Rushmore, along with Pedro Almodvar's hugely enjoyable melodrama All About My Mother, tops the list of essential Edinburgh viewing, but it's only at the Reel Life events that audiences will get to see their heroes in the flesh. This year, expect an appearance from master dramatist David Mamet who's put aside his hallmark American vernacular for the very British accents of Terence Rattigan's The Winslow Boy.

Elsewhere, Atom Egoyan explains how he adapted Felicia's Journey into an exquisitely structured art-house thriller, while Art Linson, veteran producer and author of the superbly titled self-help manual A Pound of Flesh, brings to the Filmhouse stage a blast of Hollywood realpolitik.

After hearing the man Mamet once described as "Ivan the Terrible with a car phone" give good anecdote about his life in movies, why not get the other side of the story from editor Frank Mazzola, when he presents the "director's cut" of Donald Cammel's last film, Wildside? Savaged by the studio, this hallucinogenic psychodrama has been pieced together using notes written by Cammell before his suicide.
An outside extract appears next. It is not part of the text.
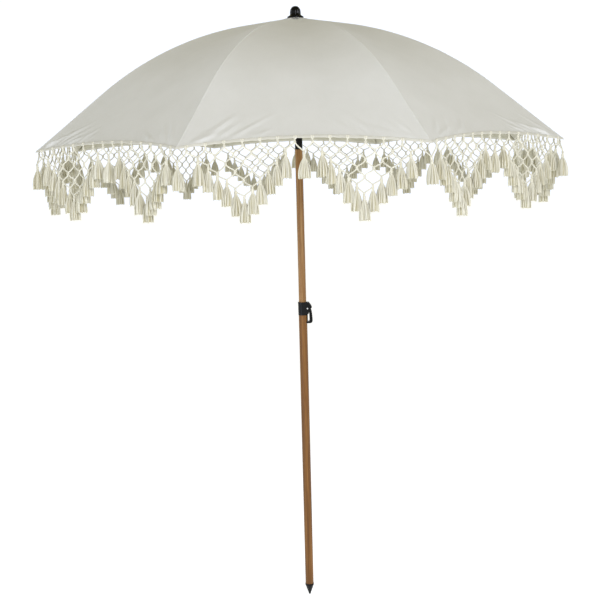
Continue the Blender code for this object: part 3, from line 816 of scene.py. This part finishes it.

The festival finishes in exuberant fashion with Beautiful People, an ambitious daisy-chain of a drama from the Bosnian-born director Jasmin Disdar. Its surreal comedy of manners opens with a Bosnian Serb and a Bosnian Croat from the same village bumping into each other on a London bus, and goes on to feature a bitter BBC reporter with a phantom amputation, a heroin-addicted football thug accidentally parachuted into a war zone and a whirlwind romance for a doctor, Charlotte Coleman. I could go on, but you'd never believe me.